== Problem ==
Reproduce the listing verbatim.

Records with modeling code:

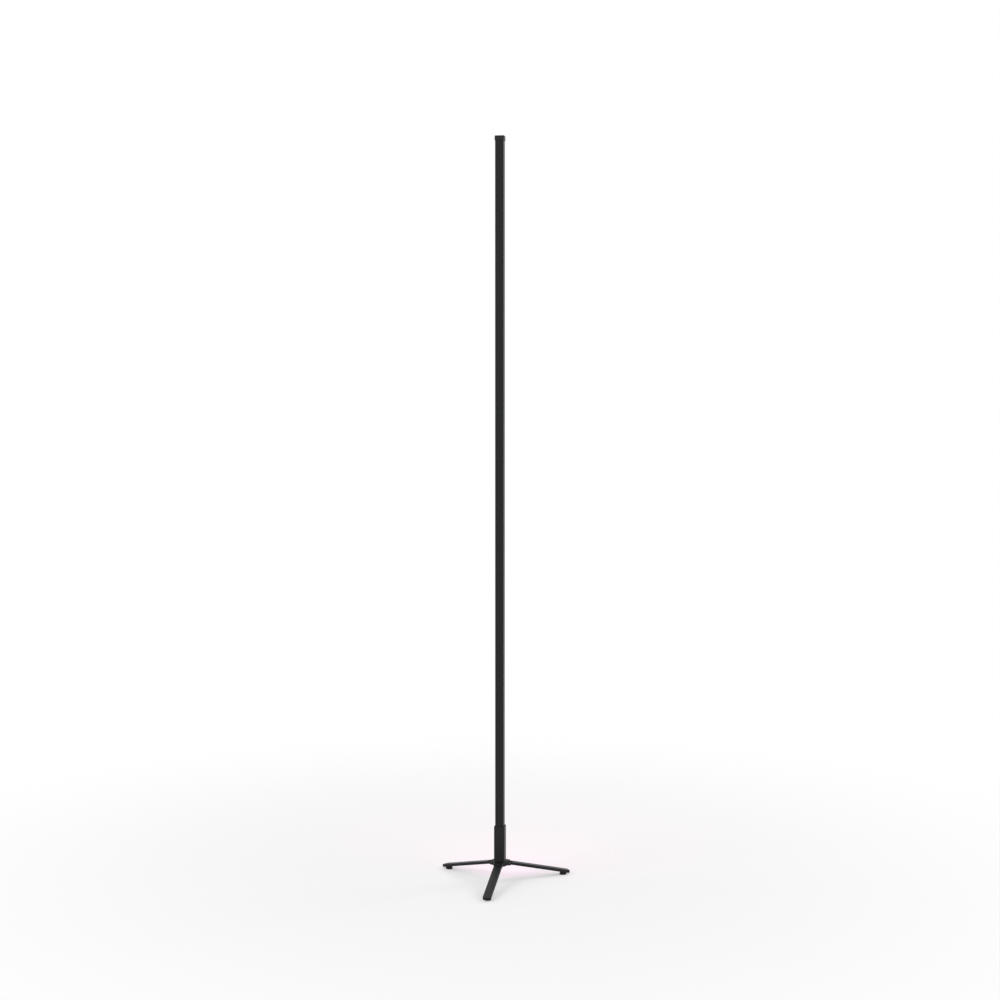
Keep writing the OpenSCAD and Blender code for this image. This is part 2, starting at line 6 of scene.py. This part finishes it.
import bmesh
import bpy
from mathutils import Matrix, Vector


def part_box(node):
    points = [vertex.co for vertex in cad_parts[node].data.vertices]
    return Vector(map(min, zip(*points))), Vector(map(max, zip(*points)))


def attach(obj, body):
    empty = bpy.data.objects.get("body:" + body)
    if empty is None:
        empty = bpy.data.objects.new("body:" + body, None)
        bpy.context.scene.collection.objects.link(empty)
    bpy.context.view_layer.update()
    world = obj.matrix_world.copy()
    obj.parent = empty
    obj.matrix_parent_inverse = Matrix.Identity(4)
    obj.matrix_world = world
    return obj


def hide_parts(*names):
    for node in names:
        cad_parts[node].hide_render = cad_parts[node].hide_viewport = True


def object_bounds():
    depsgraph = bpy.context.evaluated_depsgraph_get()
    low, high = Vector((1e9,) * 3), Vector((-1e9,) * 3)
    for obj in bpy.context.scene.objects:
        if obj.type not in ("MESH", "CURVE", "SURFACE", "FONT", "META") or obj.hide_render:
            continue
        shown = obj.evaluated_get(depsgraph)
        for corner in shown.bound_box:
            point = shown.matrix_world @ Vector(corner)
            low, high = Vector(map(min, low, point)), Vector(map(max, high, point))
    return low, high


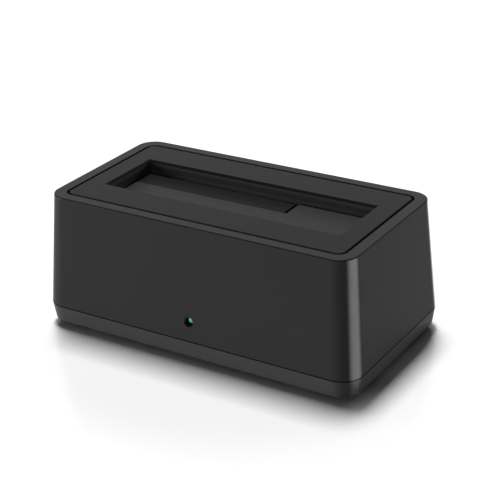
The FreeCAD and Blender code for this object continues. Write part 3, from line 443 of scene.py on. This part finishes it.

== Problem solution ==
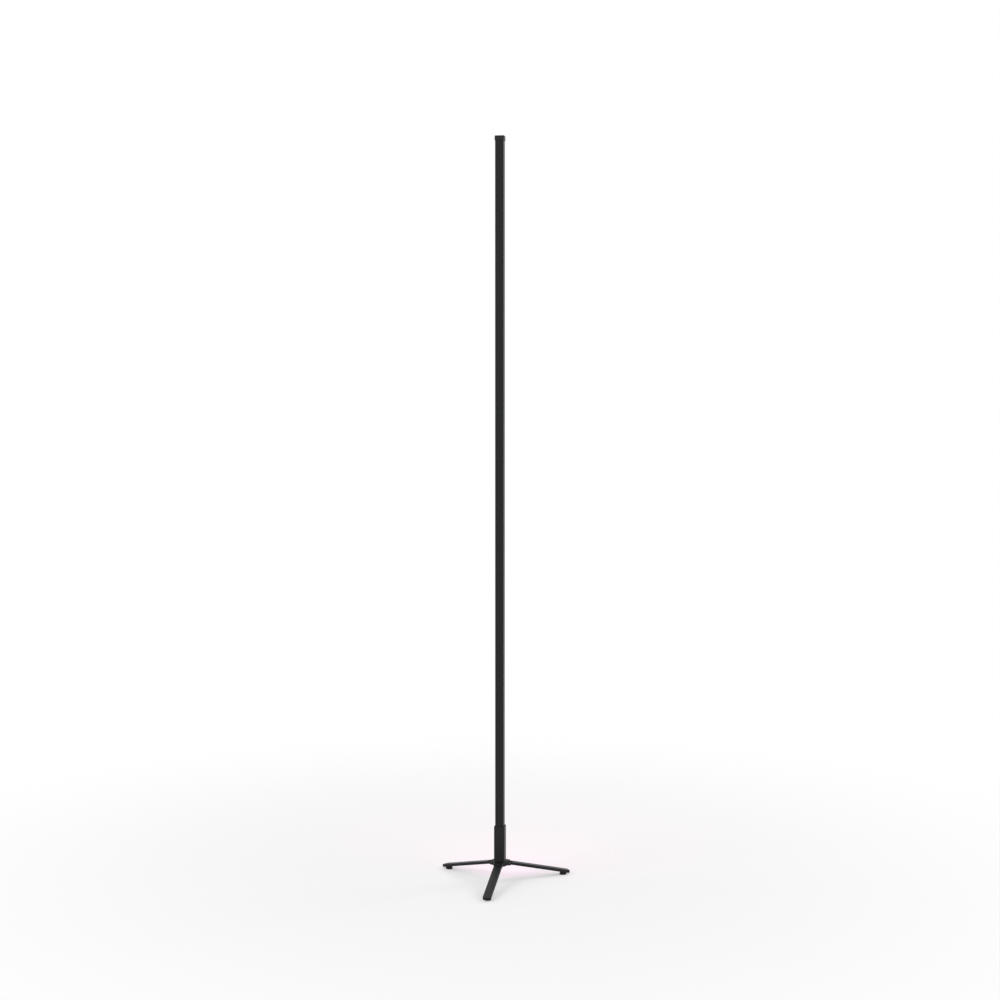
Keep writing the OpenSCAD and Blender code for this image. This is part 2, starting at line 6 of scene.py. This part finishes it.
import bmesh
import bpy
from mathutils import Matrix, Vector


def part_box(node):
    points = [vertex.co for vertex in cad_parts[node].data.vertices]
    return Vector(map(min, zip(*points))), Vector(map(max, zip(*points)))


def attach(obj, body):
    empty = bpy.data.objects.get("body:" + body)
    if empty is None:
        empty = bpy.data.objects.new("body:" + body, None)
        bpy.context.scene.collection.objects.link(empty)
    bpy.context.view_layer.update()
    world = obj.matrix_world.copy()
    obj.parent = empty
    obj.matrix_parent_inverse = Matrix.Identity(4)
    obj.matrix_world = world
    return obj


def hide_parts(*names):
    for node in names:
        cad_parts[node].hide_render = cad_parts[node].hide_viewport = True


def object_bounds():
    depsgraph = bpy.context.evaluated_depsgraph_get()
    low, high = Vector((1e9,) * 3), Vector((-1e9,) * 3)
    for obj in bpy.context.scene.objects:
        if obj.type not in ("MESH", "CURVE", "SURFACE", "FONT", "META") or obj.hide_render:
            continue
        shown = obj.evaluated_get(depsgraph)
        for corner in shown.bound_box:
            point = shown.matrix_world @ Vector(corner)
            low, high = Vector(map(min, low, point)), Vector(map(max, high, point))
    return low, high


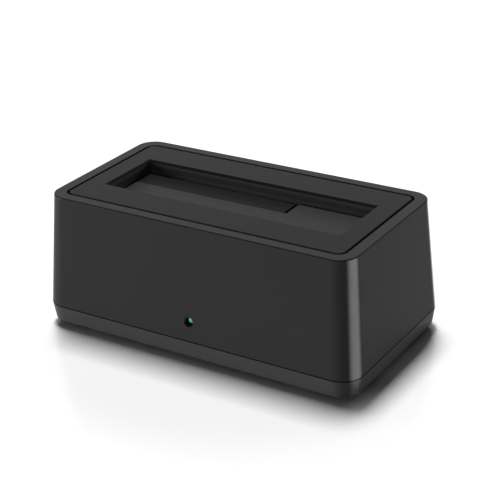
The FreeCAD and Blender code for this object continues. Write part 3, from line 443 of scene.py on. This part finishes it.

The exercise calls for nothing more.